A Star is Born may have dominated headlines and Spotify playlists, but it’s not the only musical-styled feature set to make noise this fall. The first word after a few advance press screenings has seen nothing but praise for Rami Malek for his transformation into Freddie Mercury in Bohemian Rhapsody. In this, the first biopic centered on the legendary Queen frontman, Malek is brash, bawdy, and larger than life. It’s reassuring – and maybe even a little surprising – to hear early social media praise, as the Bohemian Rhapsody production was plagued with scandal. The film’s original director, Bryan Singer, was unceremoniously fired two weeks before principal photography wrapped and replaced by Dexter Fletcher (helmer of next year’s Rocketman) – though Singer retains his directing credit. The film’s Best Picture Oscar chances might be dampened by the controversy, but if the initial reactions and the final trailer are any indications, Malek looks set to come out of it better than just unscathed.

In theaters November 2

Mary Queen of Scots (2018) 62%

Margot Robbie and Saoirse Ronan faced off last season for their title roles in I, Tonya and Lady Bird; this year they team up to play the two most famous rival monarchs in British history. Ronan plays Mary I of Scotland, cousin to Elizabeth I (Robbie), both of whom have a claim to the throne. Adapted for the screen by House of Cards co-creator Beau Willimon and helmed by theater director Josie Rourke, Mary, Queen of Scots is sure to be at war with Yorgos Lanthimos’ The Favourite, also about royal rivalries. With a diverse cast that includes Gemma Chan and Guy Pearce, this is not your typical corset-bound period piece. The trailer features a verbal confrontation between Mary and Elizabeth that’s sure to intrigue voters – and make for a great highlights reel.

In theaters December 7

The Mule (2018) 70%

Clint Eastwood – who was initially attached to direct A Star is Born with Bradley Cooper starring alongside Beyoncé – is back in theaters with his first director-actor vehicle since 2009’s Gran Torino. Cooper stars with Eastwood in this story about a 90-year-old horticulturist caught smuggling $3 million worth of cocaine for a Mexican drug cartel.
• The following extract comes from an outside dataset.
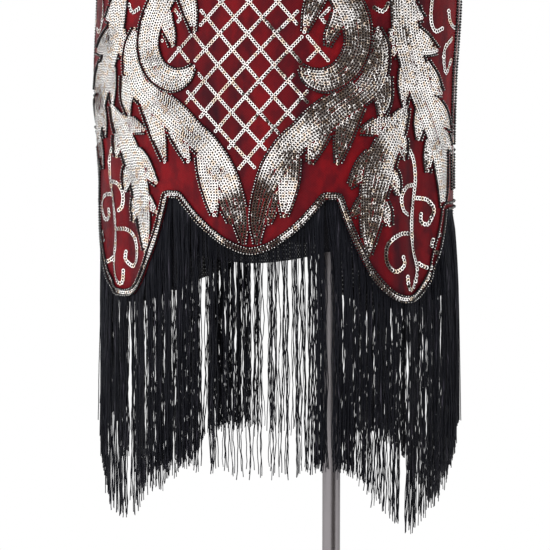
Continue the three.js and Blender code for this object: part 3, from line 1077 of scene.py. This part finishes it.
@dataclass
class SequinWork:
    """All the sequins and beads of one face."""

    cut: DressCut
    face: Face
    seed: int
    pitch: float = 2.85
    row: float = 2.85
    closest: float = 2.4
    radius: float = 1.9
    eye: float = 1.1
    eye_lift: float = 0.22
    cup: float = 0.14
    tendril_size: float = 1.25
    bead_radius: float = 1.6
    bead_pitch: float = 2.9
    bead_lift: float = 2.7
    # The radius of the silver foil disc on each bead, a painted glint.
    painted_glint_radius: float = 0.52
    trellis_width: float = 28.0
    trellis_height: float = 31.0
    trellis_foot: float = 24.0
    trellis_head: float = 350.0
    trellis_reach: float = 96.0
    trellis_point: float = 4.0
    trellis_start: float = 9.0
    trellis_clear: float = 3.4
    strip_in: float = 3.4
    strip_beads: tuple[float, ...] = (6.4, 0.5)
    over_edge: float = -20.0
    trim_until: float = 67.0
    sequin_out: float = 0.5
    tilt: float = math.radians(2.7)
    drift: float = math.radians(5.2)
    lean: float = math.radians(6.0)
    curl: float = math.radians(25.0)
    loosest: float = 0.45
    curl_below: float = 24.0
    curl_fade: float = 30.0
    curl_within: float = 38.0
    curl_edge: float = 14.0
    bead_sink: float = 0.8
    bead_tilt: float = 0.14
    cell: float = 6.0
    _grid: dict[tuple[int, int], list[tuple[float, float]]] = field(default_factory=dict, repr=False)
    _sequins: list[tuple[float, ...]] = field(default_factory=list, repr=False)
    _beads: list[tuple[float, float]] = field(default_factory=list, repr=False)

    def _free(self, u: float, v: float, reach: float) -> bool:
        """Whether nothing lies within reach of a place."""
        i, j = int(u // self.cell), int(v // self.cell)
        for a in (i - 1, i, i + 1):
            for b in (j - 1, j, j + 1):
                for x, y in self._grid.get((a, b), ()):
                    if (x - u) ** 2 + (y - v) ** 2 < reach * reach:
                        return False
        return True

    def _take(self, u: float, v: float) -> None:
        """Marks a place as filled."""
        self._grid.setdefault((int(u // self.cell), int(v // self.cell)), []).append((u, v))

    def _on_cloth(self, u: float, v: float, margin: float) -> bool:
        """Whether a place lies on the panel, clear of its edges."""
        if abs(u) > self.cut.half_girth - margin:
            return False
        degrees = math.degrees(float(self.cut.angle_at(np.array(abs(u)))))
        return self.cut.notch + v > float(self.cut.hem(np.array(degrees))) + margin

    def _sew(
        self,
        u: float,
        v: float,
        direction: tuple[float, float],
        reach: float,
        margin: float = 7.0,
        size: float = 1.0,
    ) -> None:
        """Sews a sequin if there is room for it.

        Args:
            u: Its place across the panel.
            v: Its height above the notches.
            direction: The way its row runs.
            reach: How near another may lie.
            margin: How far it stays from the panel's edges.
            size: Its size beside the usual one.
        """
        if self._on_cloth(u, v, margin) and self._free(u, v, reach):
            self._take(u, v)
            self._sequins.append((u, v, *direction, size))

    def _row_of(self, line: np.ndarray, spacing: float) -> np.ndarray:
        """Picks places at an even spacing from a densely sampled line."""
        if len(line) < 2:
            return line
        along = np.concatenate([[0.0], np.cumsum(np.linalg.norm(np.diff(line[:, :2], axis=0), axis=1))])
        wanted = np.arange(spacing * 0.3, along[-1] + 1e-6, spacing)
        return np.column_stack([np.interp(wanted, along, column) for column in line.T])

    def _stroke_frames(self, stroke: Table) -> tuple[np.ndarray, np.ndarray, np.ndarray]:
        """The samples of a stroke, with their directions along and across it."""
        samples = spline_through(np.array(stroke, float), 0.8)
        along = unit(np.gradient(samples[:, :2], axis=0))
        return samples, along, np.column_stack([-along[:, 1], along[:, 0]])

    def _fill_stroke(self, stroke: Table) -> None:
        """Fills a stroke with rows that follow its edges."""
        samples, along, across = self._stroke_frames(stroke)
        widest = samples[:, 2].max()
        for k in range(int(widest / self.row) + 1):
            for side in (1, -1):
                offset = samples[:, 2] - self.radius * 0.4 - k * self.row
                kept = offset > self.row * 0.45
                line = np.column_stack([samples[:, :2] + across * (offset * side)[:, None], along])
                for u, v, du, dv in self._runs(line, kept):
                    self._sew(u, v, (du, dv), self.closest)
        line = np.column_stack([samples[:, :2], along])
        for u, v, du, dv in self._row_of(line, self.pitch):
            self._sew(u, v, (du, dv), self.closest * 0.95)

    def _runs(self, line: np.ndarray, kept: np.ndarray) -> np.ndarray:
        """The places along each unbroken stretch of a line."""
        breaks = np.flatnonzero(np.diff(kept.astype(int))) + 1
        found = [
            self._row_of(piece, self.pitch)
            for piece, keep in zip(np.split(line, breaks), np.split(kept, breaks))
            if keep.all() and len(piece) > 1
        ]
        return np.vstack(found) if found else np.empty((0, line.shape[1]))

    def _outline_stroke(self, stroke: Table) -> None:
        """Lays beads along both sides of a stroke, outside its outermost rows."""
        samples, _, across = self._stroke_frames(stroke)
        for side in (1, -1):
            edge = samples[:, :2] + across * ((samples[:, 2] + self.bead_lift) * side)[:, None]
            for u, v in self._row_of(edge, self.bead_pitch):
                self._lay_bead(u, v)

    def _lay_bead(self, u: float, v: float, margin: float = 7.0) -> None:
        """Lays a bead if there is room for it."""
        if self._on_cloth(u, v, margin) and self._free(u, v, self.bead_pitch * 0.93):
            self._take(u, v)
            self._beads.append((u, v))

    def _trellis(self) -> None:
        """Sews the slanting lines of the trellis inside its pointed frame, clear of the leaves."""
        rise = self.trellis_height / self.trellis_width
        length = math.hypot(1, rise)
        found = []
        for direction in (1, -1):
            for k in range(-12, 24):
                start = k * self.trellis_height + self.trellis_start
                for u in np.arange(-self.trellis_reach, self.trellis_reach, self.pitch / length):
                    v = start + direction * rise * u
                    slope = abs(u) - self.trellis_point
                    inside = self.trellis_foot + slope < v < self.trellis_head - slope
                    if inside and self._free(u, v, self.trellis_clear):
                        found.append((u, v, (1 / length, direction * rise / length)))
        for u, v, direction in found:
            self._sew(u, v, direction, self.closest * 0.6)

    def _edge_lines(self) -> None:
        """Sews the strip along the hem: a row of sequins between two rows of beads.

        The row of sequins stops short of the sides, and the beads run on.
        """
        degrees = np.linspace(-89.4, 89.4, 3000)
        height = self.cut.hem(degrees) - self.cut.notch
        edge = np.column_stack([self.cut.across_at(np.radians(degrees)), height])
        inwards = self._inwards(edge)
        middle = np.abs(degrees) < self.trim_until
        strip = np.column_stack([edge + inwards * self.strip_in, self._along(edge)])[middle]
        for u, v, du, dv in self._row_of(strip, self.pitch):
            self._sew(u, v, (du, dv), self.closest, margin=self.over_edge)
        for lift in self.strip_beads:
            for u, v in self._row_of(edge + inwards * lift, self.bead_pitch):
                self._lay_bead(u, v, margin=self.over_edge)

    @staticmethod
    def _along(line: np.ndarray) -> np.ndarray:
        """The direction along a line at each of its places."""
        return unit(np.gradient(line, axis=0))

    def _inwards(self, edge: np.ndarray) -> np.ndarray:
        """The direction square to the hem, up into the cloth."""
        along = self._along(edge)
        return np.column_stack([-along[:, 1], along[:, 0]])

    def draw(self) -> None:
        """Works out where every sequin and bead goes."""
        self._edge_lines()
        for side in (1, -1):
            for leaf in LEAVES:
                strokes = [tuple((u * side, v, w) for u, v, w in stroke) for stroke in leaf.strokes]
                for stroke in strokes:
                    self._fill_stroke(stroke)
                for stroke in strokes:
                    self._outline_stroke(stroke)
            for tendril in TENDRILS:
                points = np.array([(u * side, v) for u, v in tendril], float)
                line = spline_through(points, 0.8)
                row = np.column_stack([line, self._along(line)])
                for u, v, du, dv in self._row_of(row, self.pitch * 1.1):
                    self._sew(u, v, (du, dv), self.closest, size=self.tendril_size)
        self._trellis()

    def _frames(self, flat: np.ndarray, out: float) -> tuple[np.ndarray, np.ndarray]:
        """Places and directions in space for flat places on the cloth."""
        angle = self.cut.angle_at(flat[:, 0])
        z = self.cut.notch + flat[:, 1]
        places = self.cut.on_face(self.face, angle, z, self.cut.cloth_out + out)
        return places * MM, self.cut.axes(self.face.turn(angle), z)

    def _drift(self, flat: np.ndarray) -> np.ndarray:
        """How far the cloth's own unevenness turns the discs of a neighbourhood together."""
        u, v = flat[:, 0], flat[:, 1]
        waves = np.sin(u / 9.0 + v / 14.0) + np.sin(v / 8.0 - u / 17.0) + np.sin(u / 23.0 + 1.3)
        return self.drift * waves

    def sequin_template(self) -> bpy.types.Mesh:
        """A cupped disc with a dark eye."""
        bm = bmesh.new()
        bmesh.ops.create_circle(bm, cap_ends=True, segments=6, radius=self.radius * MM)
        disc = bm.faces[:]
        inset = (self.radius - self.eye) * math.cos(math.pi / 6)
        bmesh.ops.inset_individual(bm, faces=disc, thickness=inset * MM, use_even_offset=True)
        rim = [v for v in bm.verts if v.co.length > self.radius * 0.8 * MM]
        eye = [v for v in bm.verts if v not in rim]
        bmesh.ops.translate(bm, verts=rim, vec=(0, 0, self.cup * MM))
        bmesh.ops.translate(bm, verts=eye, vec=(0, 0, self.eye_lift * MM))
        for face in bm.faces:
            face.material_index = int(all(v in eye for v in face.verts))
        bmesh.ops.recalc_face_normals(bm, faces=bm.faces)
        if bm.faces[0].normal.z < 0:
            bmesh.ops.reverse_faces(bm, faces=bm.faces)
        return Workshop.finish_mesh(bm, shaded_smooth=False)

    def bead_template(self) -> bpy.types.Mesh:
        """A small round bead with a painted glint: a silver foil disc on its top, standing for one bright
        cut face.
        """
        bm = bmesh.new()
        bmesh.ops.create_icosphere(bm, subdivisions=1, radius=self.bead_radius * MM)
        # The painted glint: a small disc of sequin foil on top of the black bead.
        top = Matrix.Translation((0, 0, self.bead_radius * MM))
        made = bmesh.ops.create_circle(bm, cap_ends=True, segments=4, radius=self.painted_glint_radius * MM, matrix=top)
        for vert in made["verts"]:
            for face in vert.link_faces:
                face.material_index = 1
        return Workshop.finish_mesh(bm)

    def _facing(self, flat: np.ndarray, axes: np.ndarray, rng: np.random.Generator) -> np.ndarray:
        """The way each disc faces.

        Each leans along its row and hangs a little loose, and the ones at the feet of the great leaves
        curl towards the +X side.

        Args:
            flat: The places and row directions of the discs on the flat panel.
            axes: The cloth's own directions there.
            rng: The source of their looseness.
        """
        sense = self.face.along(np.ones(len(flat)))[:, None]
        lean = axes[:, 0] * (flat[:, 2:3] * sense) + axes[:, 1] * flat[:, 3:4]
        loose = rng.standard_t(3, (len(flat), 2, 1)) * self.tilt
        loose = np.clip(loose, -self.loosest, self.loosest)
        loose[:, 0] += self._drift(flat)[:, None]
        low = smooth((self.curl_below - flat[:, 1]) / self.curl_fade)
        inside = smooth((self.curl_within - np.abs(flat[:, 0])) / self.curl_edge)
        curled = (math.tan(self.curl) * low * inside)[:, None]
        sideways = axes[:, 0] * (loose[:, 0] + curled)
        return unit(axes[:, 2] - lean * math.tan(self.lean) + sideways + axes[:, 1] * loose[:, 1])

    def _sequin_pieces(self, shop: Workshop, rng: np.random.Generator) -> list[bpy.types.Object]:
        """Makes the sequins of the +X and -X halves."""
        flat = np.array(self._sequins)
        places, axes = self._frames(flat, self.sequin_out)
        facing = self._facing(flat, axes, rng)
        spin = rng.uniform(0, math.pi, (len(flat), 1))
        across = unit(axes[:, 0] * np.cos(spin) + axes[:, 1] * np.sin(spin))
        second = unit(np.cross(facing, across))
        turned = np.stack([np.cross(second, facing), second, facing], axis=1) * flat[:, 4, None, None]
        tints = rng.uniform(0, 1, len(flat))
        template = self.sequin_template()
        pieces = []
        for side, word in ((1, "right"), (-1, "left")):
            kept = np.where(flat[:, 0] * side > 0)[0]
            mesh = Workshop.copies(template, places[kept], turned[kept], tints[kept])
            name = f"{self.face.title}_sequins_{word}"
            pieces.append(shop.piece(name, mesh, [shop.foil, shop.dot], "sequins"))
        return pieces

    def _bead_piece(self, shop: Workshop, rng: np.random.Generator) -> bpy.types.Object:
        """Makes all the beads."""
        flat = np.array(self._beads)
        places, axes = self._frames(flat, self.bead_radius * self.bead_sink)
        facing = unit(axes[:, 2] + rng.normal(0, self.bead_tilt, (len(flat), 3)))
        across = unit(np.cross(axes[:, 1], facing))
        turned = np.stack([across, np.cross(facing, across), facing], axis=1)
        tints = rng.uniform(0, 1, len(flat))
        mesh = Workshop.copies(self.bead_template(), places, turned, tints)
        # The sequin foil is the painted glint on each bead.
        return shop.piece(f"{self.face.title}_beads", mesh, [shop.jet, shop.foil], "black_net")

    def build(self, shop: Workshop) -> list[bpy.types.Object]:
        """Makes the pieces: the sequins of the two halves, and the beads."""
        self.draw()
        rng = np.random.default_rng(self.seed)
        pieces = self._sequin_pieces(shop, rng)
        pieces.append(self._bead_piece(shop, rng))
        LOG.info("%s: %d sequins, %d beads", self.face.title, len(self._sequins), len(self._beads))
        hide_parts(f"{self.face.title}_hem_trim")
        return pieces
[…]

In the trailer, we see Eastwood struggling against familial disappointments and financial difficulty, turning to smuggling as a last resort to make ends meet. Though the trailer gives precious little away, don’t be surprised to hear Eastwood’s name come nominations morning, if the film is of a certain level. The Hollywood legend’s storied directorial career has often resonated with older Oscar voters – American Sniper to Sully in particular. But it’s yet to be seen if his political leanings in the current climate will affect his chances with the famously liberal voting pool.

In theaters December 14

Mary Poppins Returns (2018) 79%

Emily Blunt as Mary Poppins is all we want for Christmas. Mounting a sequel to the beloved 1965 film was always going to be a daunting task, but the recipe certainly reads well: Chicago director Rob Marshall, the writers of Hairspray, and a cast that includes Meryl Streep, Colin Firth, Dick Van Dyke, Emily Mortimer, Ben Whishaw, Angela Lansbury, and Lin-Manuel Miranda. The recent trailer showcased Blunt singing and dancing with Miranda – who’s sporting a lovable cockney accent – and throwback 2-D animation, prompting die-hard Poppins fans to be optimistic that Disney may have caught lightning in a bottle twice. It didn’t hurt that the trailer also showcased a 92-years-young Van Dyke dancing on desks. It might feel like a long shot to call this an awards contender, but don’t be surprised if Blunt or some of the original songs give Gaga some stiff competition.

In theaters December 19

On the Basis of Sex (2019) 73%

With the latest Supreme Court confirmation consuming the nation, the Ruth Bader Ginsburg biopic On The Basis Of Sex could ride national attention to Oscar glory. Or, at least, serious consideration. Previously slated to star Natalie Portman, the film has been development for over five years and now stars Felicity Jones as Ginsburg alongside Armie Hammer as her husband, Marty, with Mimi Leder in the director’s chair. The movie centers on Ginsburg arguing the suit that reversed over a century’s worth of sex-based discrimination. Timely, anyone? After the success of her summer documentary RBG, Ginsburg is having a bit of a moment in popular culture; On The Basis of Sex might not be the only film featuring ‘The Notorious RBG” to take home a little golden statuette.

In theaters December 25

Vice (2018) 66%

Of all the awards hopefuls yet to make it to theaters, Vice is the one to watch most closely. The first trailer from The Big Short director Adam McKay features a host of A-list actors playing key figures in the George W. Bush White House: Sam Rockwell as President Bush, Steve Carell as Donald Rumsfeld, and Amy Adams as Cheney’s Wife, Lynne. And then there’s Christian Bale as Dick Cheney, around whom the movie swirls; Oscar voters could well be swayed by Bale’s incredible physical transformation into the divisive VP. Bale famously lost more than 60 pounds for The Machinist, then gained 40 pounds and shaved his head for David O. Russell’s American Hustle. For Vice, Bale mirrored the latter transformation, but also added bleach to his eyebrows. The movie is still a big question mark, but it has all the right pieces in place to make a deep run.